Andreas Bülhoff & Marc Matter

Andreas Bülhoff (sync zine, Library of Artistic Print on Demand, SLU&ERS) and Marc Matter (Institut für Feinmotorik, The Durian Brothers, Salon des Amateurs) first met for a collaborative sound poetry performance at Poesiefestival Berlin in 2018, resulting in an ongoing artistic research of which ɅV is its latest manifestation.



«'The question is,' said Alice, 'whether you can make words mean so many different things.' 'The question is,' said Humpty Dumpty, 'which is to be master — that's all.'»
Lewis Carroll: Through the Looking-Glass

ɅV (phonetic transcription for ‹of› or ‹off›) is a twelve-inch vinyl record consisting of spoken words, which can be used as a DJ-tool to compose an artificial dialogue.

It makes use of 32 monosyllabic words on each side which were collected from the website of the New York Times (newspaper, formal language, mainstream, liberal) and a subforum of the 4chan messageboard entitled Politically Incorrect (online messageboard, informal language, subculture, reactionary) in winter 2018/19. Recited by two synthetic voices, they mirror two opposing extremes of current online debate in the materiality of a vinyl record.
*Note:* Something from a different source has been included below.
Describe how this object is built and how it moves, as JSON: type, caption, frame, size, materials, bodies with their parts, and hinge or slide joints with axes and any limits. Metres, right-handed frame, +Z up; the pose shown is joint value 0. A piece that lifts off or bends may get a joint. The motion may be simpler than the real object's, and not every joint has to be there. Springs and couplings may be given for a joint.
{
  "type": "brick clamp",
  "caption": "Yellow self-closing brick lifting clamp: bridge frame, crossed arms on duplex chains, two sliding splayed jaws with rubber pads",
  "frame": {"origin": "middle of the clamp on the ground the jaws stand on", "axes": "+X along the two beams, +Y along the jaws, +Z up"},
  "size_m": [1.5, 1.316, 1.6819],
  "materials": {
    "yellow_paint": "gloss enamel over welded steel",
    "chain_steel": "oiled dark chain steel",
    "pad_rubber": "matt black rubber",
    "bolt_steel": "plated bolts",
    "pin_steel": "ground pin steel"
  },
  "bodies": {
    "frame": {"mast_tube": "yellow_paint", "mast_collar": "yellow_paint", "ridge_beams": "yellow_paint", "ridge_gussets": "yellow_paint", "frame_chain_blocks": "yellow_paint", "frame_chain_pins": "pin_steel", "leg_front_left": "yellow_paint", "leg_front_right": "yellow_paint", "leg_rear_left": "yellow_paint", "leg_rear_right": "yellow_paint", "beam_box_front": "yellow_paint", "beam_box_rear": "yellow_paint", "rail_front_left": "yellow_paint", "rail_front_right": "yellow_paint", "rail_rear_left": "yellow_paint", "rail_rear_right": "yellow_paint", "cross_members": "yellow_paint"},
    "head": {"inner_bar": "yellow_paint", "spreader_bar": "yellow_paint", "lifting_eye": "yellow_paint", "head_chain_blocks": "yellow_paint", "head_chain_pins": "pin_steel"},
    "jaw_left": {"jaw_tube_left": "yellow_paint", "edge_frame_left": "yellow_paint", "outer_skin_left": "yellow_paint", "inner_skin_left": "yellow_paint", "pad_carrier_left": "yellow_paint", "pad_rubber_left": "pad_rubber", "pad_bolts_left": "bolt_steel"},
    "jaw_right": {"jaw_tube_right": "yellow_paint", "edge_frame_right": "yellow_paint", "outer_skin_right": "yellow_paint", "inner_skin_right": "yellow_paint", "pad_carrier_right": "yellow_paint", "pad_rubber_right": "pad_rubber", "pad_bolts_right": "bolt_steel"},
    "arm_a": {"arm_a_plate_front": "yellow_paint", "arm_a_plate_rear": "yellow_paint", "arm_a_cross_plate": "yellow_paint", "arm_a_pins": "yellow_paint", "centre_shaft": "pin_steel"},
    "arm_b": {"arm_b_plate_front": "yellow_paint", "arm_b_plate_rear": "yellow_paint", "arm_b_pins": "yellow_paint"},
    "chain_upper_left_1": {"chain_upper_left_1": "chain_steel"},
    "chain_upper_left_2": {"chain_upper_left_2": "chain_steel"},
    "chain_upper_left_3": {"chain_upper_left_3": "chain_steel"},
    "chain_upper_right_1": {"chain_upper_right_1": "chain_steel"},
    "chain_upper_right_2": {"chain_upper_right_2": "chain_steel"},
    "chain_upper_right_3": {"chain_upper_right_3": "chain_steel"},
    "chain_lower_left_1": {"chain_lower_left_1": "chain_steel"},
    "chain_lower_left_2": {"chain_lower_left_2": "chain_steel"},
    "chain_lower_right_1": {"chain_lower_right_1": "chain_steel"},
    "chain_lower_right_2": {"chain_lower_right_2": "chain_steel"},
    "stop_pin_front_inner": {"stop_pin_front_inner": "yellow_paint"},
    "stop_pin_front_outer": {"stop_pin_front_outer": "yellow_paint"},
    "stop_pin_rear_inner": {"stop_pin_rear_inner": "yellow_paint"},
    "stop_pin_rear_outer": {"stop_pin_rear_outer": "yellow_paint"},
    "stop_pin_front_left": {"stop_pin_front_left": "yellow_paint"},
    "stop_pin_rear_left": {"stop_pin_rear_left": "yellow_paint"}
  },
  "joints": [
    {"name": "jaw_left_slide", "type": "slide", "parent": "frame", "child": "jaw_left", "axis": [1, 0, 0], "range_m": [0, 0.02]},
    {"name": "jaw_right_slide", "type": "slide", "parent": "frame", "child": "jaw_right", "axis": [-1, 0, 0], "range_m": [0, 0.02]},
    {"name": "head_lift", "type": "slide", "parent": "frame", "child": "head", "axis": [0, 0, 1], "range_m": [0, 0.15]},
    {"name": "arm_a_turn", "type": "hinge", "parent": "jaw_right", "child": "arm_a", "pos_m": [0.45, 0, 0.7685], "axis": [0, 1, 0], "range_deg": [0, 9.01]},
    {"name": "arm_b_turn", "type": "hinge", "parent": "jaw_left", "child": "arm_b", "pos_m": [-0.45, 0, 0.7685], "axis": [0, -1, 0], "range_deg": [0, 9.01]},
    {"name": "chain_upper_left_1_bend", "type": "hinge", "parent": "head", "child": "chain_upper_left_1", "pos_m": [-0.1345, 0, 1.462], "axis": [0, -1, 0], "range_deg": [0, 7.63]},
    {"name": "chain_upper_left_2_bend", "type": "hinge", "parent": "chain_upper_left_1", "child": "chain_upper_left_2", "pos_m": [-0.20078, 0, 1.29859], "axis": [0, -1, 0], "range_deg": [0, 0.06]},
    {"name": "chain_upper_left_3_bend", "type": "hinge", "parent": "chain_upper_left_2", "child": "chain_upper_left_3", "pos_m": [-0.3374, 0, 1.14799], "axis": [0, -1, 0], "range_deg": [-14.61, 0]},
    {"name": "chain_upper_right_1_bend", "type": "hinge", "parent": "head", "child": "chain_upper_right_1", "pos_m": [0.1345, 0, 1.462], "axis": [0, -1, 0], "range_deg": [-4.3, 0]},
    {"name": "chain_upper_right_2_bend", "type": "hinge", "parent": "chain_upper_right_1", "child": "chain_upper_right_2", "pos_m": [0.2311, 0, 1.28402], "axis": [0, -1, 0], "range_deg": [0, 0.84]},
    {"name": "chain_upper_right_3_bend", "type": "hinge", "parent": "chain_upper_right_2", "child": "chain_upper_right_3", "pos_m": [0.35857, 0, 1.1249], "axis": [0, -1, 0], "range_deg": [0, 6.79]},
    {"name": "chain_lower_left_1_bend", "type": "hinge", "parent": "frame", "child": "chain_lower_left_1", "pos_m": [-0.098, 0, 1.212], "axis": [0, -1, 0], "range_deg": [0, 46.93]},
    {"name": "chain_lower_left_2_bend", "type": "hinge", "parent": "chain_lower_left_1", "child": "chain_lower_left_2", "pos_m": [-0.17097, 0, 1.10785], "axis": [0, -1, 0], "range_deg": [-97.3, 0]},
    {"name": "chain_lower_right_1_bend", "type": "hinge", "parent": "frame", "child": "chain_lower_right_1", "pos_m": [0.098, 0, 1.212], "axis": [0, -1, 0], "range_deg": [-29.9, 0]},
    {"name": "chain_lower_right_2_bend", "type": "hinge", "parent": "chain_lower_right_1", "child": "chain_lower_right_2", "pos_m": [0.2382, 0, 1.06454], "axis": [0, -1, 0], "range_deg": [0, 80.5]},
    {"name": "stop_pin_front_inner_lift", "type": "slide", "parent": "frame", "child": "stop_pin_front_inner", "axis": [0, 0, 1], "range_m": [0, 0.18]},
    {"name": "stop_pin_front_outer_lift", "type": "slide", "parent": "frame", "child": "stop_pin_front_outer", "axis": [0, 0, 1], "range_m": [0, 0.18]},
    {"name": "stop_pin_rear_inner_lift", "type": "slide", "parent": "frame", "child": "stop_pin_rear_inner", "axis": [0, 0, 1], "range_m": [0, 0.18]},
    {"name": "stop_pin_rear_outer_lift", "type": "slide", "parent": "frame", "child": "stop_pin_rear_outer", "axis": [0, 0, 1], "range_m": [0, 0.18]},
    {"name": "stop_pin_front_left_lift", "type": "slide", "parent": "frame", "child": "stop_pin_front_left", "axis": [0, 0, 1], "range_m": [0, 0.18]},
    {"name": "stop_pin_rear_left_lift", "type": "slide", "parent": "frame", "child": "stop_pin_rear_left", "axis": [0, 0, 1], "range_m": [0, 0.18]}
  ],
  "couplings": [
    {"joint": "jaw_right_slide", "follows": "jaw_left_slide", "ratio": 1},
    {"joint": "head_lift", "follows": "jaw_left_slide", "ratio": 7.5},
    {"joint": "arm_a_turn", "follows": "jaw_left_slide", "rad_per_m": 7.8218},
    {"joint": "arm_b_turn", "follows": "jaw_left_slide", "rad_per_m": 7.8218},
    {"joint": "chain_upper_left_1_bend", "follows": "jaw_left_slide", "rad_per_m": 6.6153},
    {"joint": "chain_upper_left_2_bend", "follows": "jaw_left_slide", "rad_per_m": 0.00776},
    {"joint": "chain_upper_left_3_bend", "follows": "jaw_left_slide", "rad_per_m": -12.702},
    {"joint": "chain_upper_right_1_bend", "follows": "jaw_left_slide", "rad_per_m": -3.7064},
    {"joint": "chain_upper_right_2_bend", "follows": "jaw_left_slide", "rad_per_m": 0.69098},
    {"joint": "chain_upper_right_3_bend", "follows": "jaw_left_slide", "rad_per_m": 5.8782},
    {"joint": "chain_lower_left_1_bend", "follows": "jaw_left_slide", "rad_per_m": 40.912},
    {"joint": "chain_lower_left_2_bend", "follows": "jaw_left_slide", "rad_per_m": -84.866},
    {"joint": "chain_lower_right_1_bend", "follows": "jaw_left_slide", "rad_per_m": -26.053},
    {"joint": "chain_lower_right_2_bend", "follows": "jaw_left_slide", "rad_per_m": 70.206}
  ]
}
This work aims to let contrasting positions of political discourse talk to each other, while stripping the language from its context to generate new text.
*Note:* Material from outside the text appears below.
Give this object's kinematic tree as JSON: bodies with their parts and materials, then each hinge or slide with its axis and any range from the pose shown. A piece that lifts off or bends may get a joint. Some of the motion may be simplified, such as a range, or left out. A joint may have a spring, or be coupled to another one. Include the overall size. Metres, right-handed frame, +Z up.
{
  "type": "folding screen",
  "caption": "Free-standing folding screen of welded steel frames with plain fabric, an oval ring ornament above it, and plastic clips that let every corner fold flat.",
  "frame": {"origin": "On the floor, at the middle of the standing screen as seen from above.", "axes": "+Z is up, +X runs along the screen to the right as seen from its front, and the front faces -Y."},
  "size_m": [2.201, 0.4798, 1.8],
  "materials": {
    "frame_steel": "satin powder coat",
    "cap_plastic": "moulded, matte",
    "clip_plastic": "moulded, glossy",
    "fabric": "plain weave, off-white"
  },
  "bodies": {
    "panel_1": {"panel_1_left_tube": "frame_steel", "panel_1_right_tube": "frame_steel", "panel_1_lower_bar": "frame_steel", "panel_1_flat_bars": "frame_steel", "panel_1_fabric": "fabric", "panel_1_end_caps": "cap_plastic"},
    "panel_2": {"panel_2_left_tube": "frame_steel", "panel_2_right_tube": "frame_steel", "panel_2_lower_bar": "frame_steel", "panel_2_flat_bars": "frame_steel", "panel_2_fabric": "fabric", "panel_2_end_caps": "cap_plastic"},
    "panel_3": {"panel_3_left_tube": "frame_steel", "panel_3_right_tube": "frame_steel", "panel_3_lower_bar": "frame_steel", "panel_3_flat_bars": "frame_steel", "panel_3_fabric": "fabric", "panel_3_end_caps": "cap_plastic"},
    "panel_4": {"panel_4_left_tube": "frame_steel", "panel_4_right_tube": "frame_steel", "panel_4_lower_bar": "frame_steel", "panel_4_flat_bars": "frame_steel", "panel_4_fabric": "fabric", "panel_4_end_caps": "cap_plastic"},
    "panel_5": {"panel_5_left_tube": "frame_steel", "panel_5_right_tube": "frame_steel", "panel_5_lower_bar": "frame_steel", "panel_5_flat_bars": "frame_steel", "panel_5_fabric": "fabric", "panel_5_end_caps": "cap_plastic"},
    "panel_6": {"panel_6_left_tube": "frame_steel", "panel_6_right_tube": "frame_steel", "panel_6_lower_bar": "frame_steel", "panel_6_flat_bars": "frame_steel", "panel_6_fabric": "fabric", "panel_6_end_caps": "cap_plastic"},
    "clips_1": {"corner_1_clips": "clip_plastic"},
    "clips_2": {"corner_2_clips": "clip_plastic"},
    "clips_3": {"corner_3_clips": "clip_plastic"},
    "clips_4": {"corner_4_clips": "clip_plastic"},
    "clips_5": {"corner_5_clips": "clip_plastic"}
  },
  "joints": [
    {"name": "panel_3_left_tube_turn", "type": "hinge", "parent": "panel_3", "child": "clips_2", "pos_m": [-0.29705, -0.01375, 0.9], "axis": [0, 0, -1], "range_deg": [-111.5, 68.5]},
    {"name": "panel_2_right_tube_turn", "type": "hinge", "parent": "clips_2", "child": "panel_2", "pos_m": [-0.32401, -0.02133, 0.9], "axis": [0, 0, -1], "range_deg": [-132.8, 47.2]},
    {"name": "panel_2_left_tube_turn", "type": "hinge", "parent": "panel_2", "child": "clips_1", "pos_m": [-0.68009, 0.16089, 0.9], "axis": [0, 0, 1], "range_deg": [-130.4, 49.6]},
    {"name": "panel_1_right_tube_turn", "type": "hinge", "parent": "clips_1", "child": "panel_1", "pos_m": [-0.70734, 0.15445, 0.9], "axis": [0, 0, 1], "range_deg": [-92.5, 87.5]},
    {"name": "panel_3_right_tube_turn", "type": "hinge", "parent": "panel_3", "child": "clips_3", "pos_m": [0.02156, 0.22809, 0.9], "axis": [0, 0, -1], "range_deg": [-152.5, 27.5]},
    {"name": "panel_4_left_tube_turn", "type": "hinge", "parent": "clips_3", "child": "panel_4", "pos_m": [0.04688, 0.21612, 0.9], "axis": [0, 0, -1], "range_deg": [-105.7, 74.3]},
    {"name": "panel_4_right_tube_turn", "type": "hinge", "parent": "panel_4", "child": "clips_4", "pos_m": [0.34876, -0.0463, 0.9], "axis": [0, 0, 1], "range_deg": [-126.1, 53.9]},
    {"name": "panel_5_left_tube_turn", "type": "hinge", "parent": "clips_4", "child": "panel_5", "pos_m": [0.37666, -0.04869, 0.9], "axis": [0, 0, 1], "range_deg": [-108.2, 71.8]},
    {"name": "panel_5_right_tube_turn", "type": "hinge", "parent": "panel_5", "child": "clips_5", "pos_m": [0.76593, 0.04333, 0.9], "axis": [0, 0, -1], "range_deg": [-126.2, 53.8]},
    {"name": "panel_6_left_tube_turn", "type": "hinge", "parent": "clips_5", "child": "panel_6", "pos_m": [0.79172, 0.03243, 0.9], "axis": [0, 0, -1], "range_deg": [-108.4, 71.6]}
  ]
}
Mixing two copies of this record in a DJ-setup is recommended to construct unpredictable connections. To multiply the possibilities of meaning, it contains ambiguous and homophonous words only (avoiding hate speech), arranged in lists, text planes, rhythmic compositions plus four locked-grooves on each side. The artwork, designed by Jan Klöthe, features all words in phonetic transcription as well as graphic scores of all ten tracks.

ɅV is at the same time a post-digital take on sound poetry as it is created due to the current landscape of online debates and their ideologies. In the combinatorial filter bubble of this record, looped words become a writing method that may produce fragmentary narratives or arbitrary mantras.